No, Mr. Trump, Bush Did Not Lie About Iraq War Intel
"Accusing a commander in chief ... of knowingly lying to start a war is serious business."
It’s one thing to disagree with the decision to go to war in Iraq. That, believe it or not, was once a minority view. According to a Gallup poll taken in March 2003, the night after the Iraq war began, 76 percent supported President George W. Bush’s decision. Two months after the invasion, a Gallup poll found 79 percent of Americans thought the war was justified — about half of those said, “The war will be justified regardless of whether (weapons of mass destruction) are found.”
But in the last GOP debate, Republican candidate front-runner Donald Trump took things to a new level. He not only called the decision to go to war “a big, fat mistake” (and, post-debate, proclaimed it “a disaster”) but also said: “They lied. They said there were weapons of mass destruction. There were none, and they knew there were none.”
That was breathtaking. Neither Hillary Clinton, who voted for the war before later repudiating her vote; nor Barack Obama, who called it “a dumb war” in 2002; nor Bernie Sanders, who called it “the worst foreign policy blunder in the history of the country” had accused Bush of “lying.”
Trump, of course, is not alone. Former Associated Press Washington bureau chief Ron Fournier, for example, once said, “George W. Bush lied us into war in Iraq.”

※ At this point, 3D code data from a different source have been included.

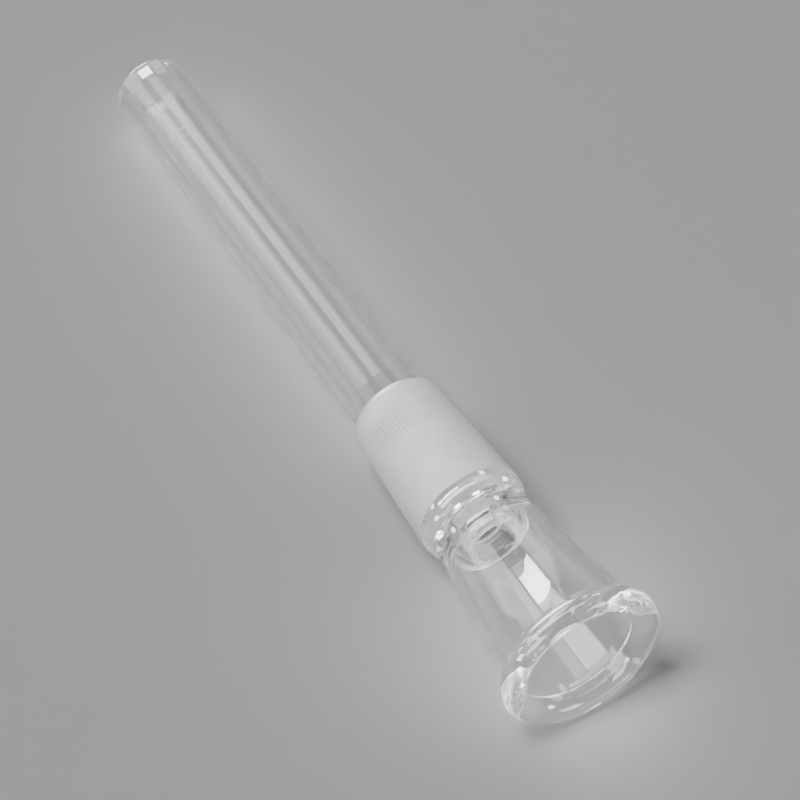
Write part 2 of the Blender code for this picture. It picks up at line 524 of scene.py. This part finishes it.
# %% Shoulder
shoulder_length = SHOULDER_END - JOINT_BIG_END
dome = flow([
    (SHOULDER_END, THROAT_RADIUS),
    (SHOULDER_END - 0.5 * MM, THROAT_RADIUS + 0.3 * MM),
    (SHOULDER_END - 0.8 * MM, THROAT_RADIUS + 1.1 * MM),
    (SHOULDER_END - 1.4 * MM, joint_bore - 1.5 * MM),
    (JOINT_BIG_END, joint_bore),
])
shoulder = lathe("shoulder_glass", "joint_shoulder", [
    (GLASS, arc((JOINT_BIG_END, NECK_RADIUS), shoulder_length, JOINT_BIG_RADIUS - NECK_RADIUS, 90, 0)),
    (FUSED, line((SHOULDER_END, NECK_RADIUS), (SHOULDER_END, THROAT_RADIUS), 4)),
    (GLASS, dome),
    (FUSED, line((JOINT_BIG_END, joint_bore), (JOINT_BIG_END, JOINT_BIG_RADIUS), 2)),
])
for finish in (WORKED_GLASS, FUSED_END):
    shoulder.data.materials.append(finish)

# %% [markdown]
# ## The throat
#
# Here the tube was heated until it closed to a short, thick-walled hole. The solid glass round that
# hole works as a strong lens, so this is where the most light is bent. On the mouth's side it forms
# the bowl's rounded bottom.

# %% Throat
bottom_outer = bowl_radius(BOWL_BOTTOM_END)
bottom_inner = bottom_outer - BOWL_WALL
floor_line = flow([
    (BOWL_BOTTOM_END, bottom_inner),
    (FLOOR_GROOVE + 0.8 * MM, FLOOR_GROOVE_RADIUS + 0.6 * MM),
    (FLOOR_GROOVE, FLOOR_GROOVE_RADIUS),
    (FLOOR_GROOVE + 0.4 * MM, COLLAR_RADIUS + 0.9 * MM),
    (COLLAR_CREST, COLLAR_RADIUS),
    (COLLAR_CREST - 0.4 * MM, THROAT_RADIUS + 0.3 * MM),
    (COLLAR_CREST - 1.3 * MM, THROAT_RADIUS),
    (SHOULDER_END, THROAT_RADIUS),
])
ring = flow([
    (SHOULDER_END, NECK_RADIUS),
    (SHOULDER_END + 1.0 * MM, NECK_RADIUS + 0.2 * MM),
    (RING_CREST, RING_RADIUS),
    (BOWL_FOOT - 0.9 * MM, RING_RADIUS - 0.04 * MM),
    (BOWL_FOOT, BOWL_FOOT_RADIUS),
    (BOWL_BOTTOM_END, bottom_outer),
])
throat = lathe("throat_glass", "bowl_throat", [
    (GLASS, ring),
    (FUSED, line((BOWL_BOTTOM_END, bottom_outer), (BOWL_BOTTOM_END, bottom_inner), 2)),
    (GLASS, floor_line),
    (FUSED, line((SHOULDER_END, THROAT_RADIUS), (SHOULDER_END, NECK_RADIUS), 4)),
])
for finish in (WORKED_GLASS, FUSED_END):
    throat.data.materials.append(finish)

# %% [markdown]
# ## The bowl
#
# The bowl's wall flares quickly at its foot and a little less towards the lip, with the same wall
# thickness all the way up.

# %% Bowl
end_outer = bowl_radius(BOWL_END)
end_inner = end_outer - BOWL_WALL
bowl = lathe("bowl_glass", "bowl_cone", [
    (GLASS, bowl_wall(BOWL_BOTTOM_END, BOWL_END, 0.0)),
    (FUSED, line((BOWL_END, end_outer), (BOWL_END, end_inner), 2)),
    (GLASS, bowl_wall(BOWL_END, BOWL_BOTTOM_END, BOWL_WALL)),
    (FUSED, line((BOWL_BOTTOM_END, bottom_inner), (BOWL_BOTTOM_END, bottom_outer), 2)),
])
for finish in (WORKED_GLASS, FUSED_END):
    bowl.data.materials.append(finish)

# %% [markdown]
# ## The lip
#
# The mouth's edge was softened and rolled into a round bead, thicker than the wall both outwards and
# inwards. It is the brightest part, because a bead of solid glass gathers light from every side.

# %% Lip
bead = arc((LIP_CENTRE, LIP_CENTRE_RADIUS), LIP_BEAD, LIP_BEAD, 177, -118, 48)
lip = lathe("lip_glass", "bowl_lip", [
    (GLASS, line((BOWL_END, end_outer), bead[0], 4)),
    (GLASS, bead),
    (GLASS, line(bead[-1], (BOWL_END, end_inner), 4)),
    (FUSED, line((BOWL_END, end_inner), (BOWL_END, end_outer), 2)),
])
for finish in (WORKED_GLASS, FUSED_END):
    lip.data.materials.append(finish)

# %% [markdown]
# ## The table and the light
#
# Clear glass is seen by what it reflects and bends, so the light is mostly a set of far panels, each
# placed for one highlight. They are so far away that the whole piece sees them in one direction. A
# panel's place is easiest to say about the piece's own axis: how far it stands off the tip's
# direction, and how far round it is turned from straight up. A tube mirrors one such ring of
# directions, and the flared bowl a ring a few degrees nearer the tip, so a bright strip can light the
# bowl and leave most of the stem dark. Only the overhead panel shines directly on the floor.

# %% Floor
FLOOR_TONE = 0.38
FLOOR_REACH = 3.0


def floor():
    stage_bm = bmesh.new()
    bmesh.ops.create_grid(stage_bm, x_segments=1, y_segments=1, size=FLOOR_REACH)
    mesh = bpy.data.meshes.new("floor")
    stage_bm.to_mesh(mesh)
    stage_bm.free()
    plane = bpy.data.objects.new("floor", mesh)
    bpy.context.scene.collection.objects.link(plane)
    finish = Finish("pale_table")
    surface = finish.node("ShaderNodeBsdfPrincipled", None, {
        "Base Color": (FLOOR_TONE, FLOOR_TONE, FLOOR_TONE, 1),
        "Roughness": 0.8,
        "Specular IOR Level": 0.05,
    }).outputs[0]
    mesh.materials.append(finish.output(surface))
    return plane


floor()
print("floor tone:", FLOOR_TONE)

# %% Room
ROOM_LOW = 0.8
ROOM_HIGH = 0.4


def room():
    """A plain room, brightest at the horizon, for the glass to mirror; it does not light the table."""
    world = bpy.data.worlds.new("room")
    bpy.context.scene.world = world
    world.use_nodes = True
    world.cycles_visibility.diffuse = False
    nodes, links = world.node_tree.nodes, world.node_tree.links
    place = nodes.new("ShaderNodeTexCoord")
    height = nodes.new("ShaderNodeSeparateXYZ")
    shade = nodes.new("ShaderNodeMapRange")
    shade.inputs["From Min"].default_value = 0.0
    shade.inputs["From Max"].default_value = 0.9
    shade.inputs["To Min"].default_value = ROOM_LOW
    shade.inputs["To Max"].default_value = ROOM_HIGH
    links.new(place.outputs["Generated"], height.inputs[0])
    links.new(height.outputs["Z"], shade.inputs["Value"])
    links.new(shade.outputs[0], nodes["Background"].inputs["Strength"])
    nodes["Background"].inputs["Color"].default_value = (1.0, 0.985, 0.97, 1)


room()
print("room from", ROOM_LOW, "to", ROOM_HIGH)

# %% Soft panels
# Distance in metres, and how many degrees of turn one flat length covers.
PANEL_AWAY = 30.0
PANEL_STEP = 5


def panel(name, off_axis, turned, glow, tint=(1.0, 1.0, 1.0), lights_floor=False):
    """Bright strip between two off-axis angles and two turns, in degrees, in flat lengths."""
    middle, height = math.radians(sum(off_axis) / 2), math.radians(off_axis[1] - off_axis[0])
    lengths = math.ceil((turned[1] - turned[0]) / PANEL_STEP)
    step = (turned[1] - turned[0]) / lengths
    for number in range(lengths):
        turn = math.radians(turned[0] + step * (number + 0.5))
        side, up = math.sin(middle) * math.sin(turn), math.sin(middle) * math.cos(turn)
        away = POSE.to_3x3() @ Vector((-math.cos(middle), side, up))
        across = (POSE.to_3x3() @ Vector((1, 0, 0))).cross(away).normalized()
        data = bpy.data.lights.new(name, "AREA")
        data.shape = "RECTANGLE"
        data.size = PANEL_AWAY * math.sin(middle) * math.radians(step)
        data.size_y = PANEL_AWAY * height
        data.energy = glow * math.pi * data.size * data.size_y
        data.color = tint
        lamp = bpy.data.objects.new(name, data)
        lamp.location = away * PANEL_AWAY
        lamp.rotation_euler = Matrix((across, away.cross(across), away)).transposed().to_euler()
        lamp.visible_diffuse = lights_floor
        bpy.context.scene.collection.objects.link(lamp)


VIOLET = (1.0, 0.86, 1.0)
WARM = (1.0, 0.93, 0.86)
panel("overhead", (82, 98), (-34, -10), 28.0, lights_floor=True)
panel("overhead_left", (84, 96), (-63, -34), 28.0)
panel("overhead_right", (84, 96), (-10, 21), 28.0)
panel("key_strip", (43.3, 45.7), (-26, 14), 60.0, VIOLET)
panel("inside_strip", (71, 77), (-63, -16), 100.0, VIOLET)
panel("inside_warm", (71, 77), (-14, 8), 4.0, WARM)
panel("stem_left", (46.6, 54), (-73, -38), 3.0, WARM)
panel("stem_right", (46.6, 54), (-13, 20), 3.0, WARM)
panel("bowl_left", (41, 46.6), (-86, -32), 4.0)
panel("bowl_right", (41, 46.6), (20, 57), 4.0)
panel("right_patch", (60, 70), (36, 46), 45.0)
panel("left_patch", (60, 68), (-82, -72), 45.0)
panel("left_edge", (88, 115), (-88, -78), 50.0)
panel("right_edge", (85, 110), (74, 86), 50.0)
panel("front_right", (131, 153), (43, 85), 20.0, VIOLET)
panel("front_left", (118, 149), (-81, -45), 20.0, WARM)
panel("behind_tip", (9, 24), (-70, 50), 50.0)
print("panel lengths:", len(bpy.data.lights))

# %% [markdown]
# ## Finish
#
# Light that enters the thick lip runs round inside it and crosses a hundred surfaces before it gets
# out, and that is what makes the lip's sides glow. A small ray depth would leave them black.

# %% Ray depth
RAY_DEPTH = 160
depth = bpy.context.scene.cycles
depth.max_bounces = RAY_DEPTH
depth.transmission_bounces = RAY_DEPTH
depth.glossy_bounces = RAY_DEPTH
depth.transparent_max_bounces = RAY_DEPTH
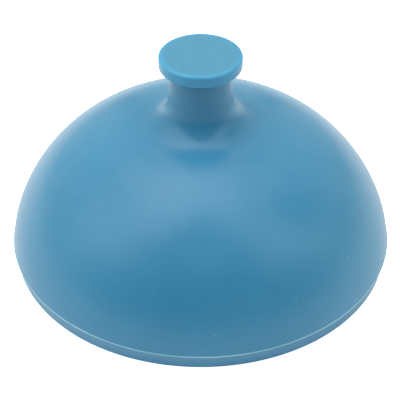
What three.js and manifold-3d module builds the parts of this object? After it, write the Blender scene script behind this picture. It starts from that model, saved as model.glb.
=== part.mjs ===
// Dome-shaped pipette filler: a silicone suction bulb with a disc-headed push
// pin in its neck, closed underneath by a rigid plate that carries the valve
// unit and the socket for the pipette.
//
// Millimetres, +Z up. The origin is on the bulb's axis, in the plane of the
// foot that the bulb stands on. Every piece but the exhaust valve is centred
// on the Z axis.

import * as THREE from "three";
import { mergeVertices } from "three/addons/utils/BufferGeometryUtils.js";
import Module from "manifold-3d";

const wasm = await Module();
wasm.setup();

// ---- Driving dimensions ----------------------------------------------------

const GAP = 0.1; // clearance between two pieces that rest on each other

// Bulb
const BULB_RADIUS = 36.0; // widest, at the mould's parting line
const BULB_CROWN = 28.8; // height the dome would reach without its neck
const DOME_RISE = 1.585; // the two powers of the dome's section: 2 and 2
const DOME_SPREAD = 2.58; // would be an ellipse
const BULB_WALL = 2.4;
const FOOT_RADIUS = 35.6; // outer edge of the foot
const FOOT_BORE = 32.0; // inner edge of the foot
const PARTING_HEIGHT = 3.0;
const PARTING_RIDGE = 0.15; // how far the flash line stands proud
const NECK_RADIUS_TOP = 5.4;
const NECK_RADIUS_BASE = 5.9;
const NECK_FLARE = 5.2; // how far the neck's fillet reaches out over the dome

// Knob
const DISC_RADIUS = 7.55;
const DISC_THICKNESS = 2.1;
const DISC_ROUNDING = 0.4; // of the disc's upper edge
const TOTAL_HEIGHT = 42.3;
const STEM_RADIUS = 1.4;
const STEM_BORE = 1.5;
const BARB_RADIUS = 3.0;
const PIN_REACH = 1.7; // how far the stem's tip stands below the inner crown

// Base plate and socket housing
const PLATE_RADIUS = 33.2;
const PLATE_BOTTOM = 3.0;
const PLATE_TOP = 5.2;
const HOUSING_RADIUS = 10.4;
const HOUSING_BORE = 8.0;
const HOUSING_TOP = 15.8;

// Adapter collar, with two bayonet lugs
const COLLAR_BOTTOM = 1.0;
const COLLAR_TOP = 9.4;
const COLLAR_RADIUS = 7.8;
const COLLAR_BORE = 5.6;
const COLLAR_LIP_BORE = 4.9;
const COLLAR_LIP_TOP = 1.9;
const FLANGE_RADIUS = 12.5;
const FLANGE_TOP = 2.8;
const FLANGE_SCALLOPS = 12;
const LUG_REACH = 1.0;
const LUG_HALF_ANGLE = 12; // degrees
const LUG_BOTTOM = 6.6;
const LUG_TOP = 8.2;
const LOCK_TURN = 50; // degrees from locked to free

// Pipette grip
const GRIP_MOUTH = 4.6;
const GRIP_THROAT = 3.6;
const GRIP_RIB = 0.25; // how far each inner rib stands into the bore
const GRIP_STOP_HEIGHT = 8.6; // where the pipette's end stops
const GRIP_STOP_BORE = 2.4;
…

This claim — by a reporter, no less — incensed Judge Laurence Silberman, who co-chaired the Robb-Silberman Commission set up by Congress to examine the intel leading up to the Iraq War. In a Wall Street Journal piece called “The Dangerous Lie That ‘Bush Lied,’” Silberman said: “I am … keenly aware of both the intelligence provided to President Bush and his reliance on that intelligence as his primary casus belli. It is astonishing to see the ‘Bush lied’ allegation evolve from antiwar slogan to journalistic fact. …
"Our WMD commission carefully examined the interrelationships between the Bush administration and the intelligence community and found no indication anyone in the administration sought to pressure the intelligence community into its findings. …
”… No one in Washington political circles offered significant disagreement with the intelligence community before the invasion. The National Intelligence Estimate was persuasive — to the president, to Congress and to the media. …
“The charge is dangerous because it can take on the air of historical fact — with potentially dire consequences. I am reminded of a similarly baseless accusation that helped the Nazis come to power in Germany: that the German army had not really lost World War I, that the soldiers instead had been ‘stabbed in the back’ by politicians.
"Sometime in the future, perhaps long after most of us are gone, an American president may need to rely publicly on intelligence reports to support military action. It would be tragic if, at such a critical moment, the president’s credibility were undermined by memories of a false charge peddled by the likes of Ron Fournier.”
The Washington Post’s Bob Woodward, who wrote a book about the decision to go to war in Iraq, also said Bush didn’t lie: “I spent 18 months looking at how Bush decided to invade Iraq. And lots of mistakes, but it was Bush telling George Tenet, the CIA director, don’t let anyone stretch the case on WMD. And he was the one who was skeptical. And if you try to summarize why we went into Iraq, it was momentum. The war plan kept getting better and easier, and finally at the end, people were saying, hey, look, it will only take a week or two. And early on it looked like it was going to take a year or 18 months. And so Bush pulled the trigger. A mistake certainly can be argued, and there is an abundance of evidence. But there was no lying in this that I could find.”
David Kay was the “weapons hunter” sent by George W. Bush after the war to locate the expected stockpiles. He did not find them. But Kay said: “I had innumerable analysts who came to me in apology that the world that we were finding was not the world that they had thought existed and that they had estimated. … And never — not in a single case — was the explanation, ‘I was pressured to do this.’”
Kenneth Pollack, ex-CIA Persian Gulf military analyst and Bill Clinton’s top Persian Gulf adviser, disagreed with the timing of the decision to go to war. But he said that all of America’s intelligence agencies — there are 16 — asserted at the highest level of probability that Saddam Hussein possessed stockpiles of WMDs.
Accusing a commander in chief, irrespective of his or her party, of knowingly lying to start a war is serious business. In the Iraq War, almost 4,500 U.S. service members died, to say nothing of the war’s cost. To claim that the Bush administration knowingly lied to start the Iraq War is to assert that the CIA was behind 9/11 or that O.J. Simpson was innocent of double homicide.
Facts don’t matter. Lack of evidence means presence of proof.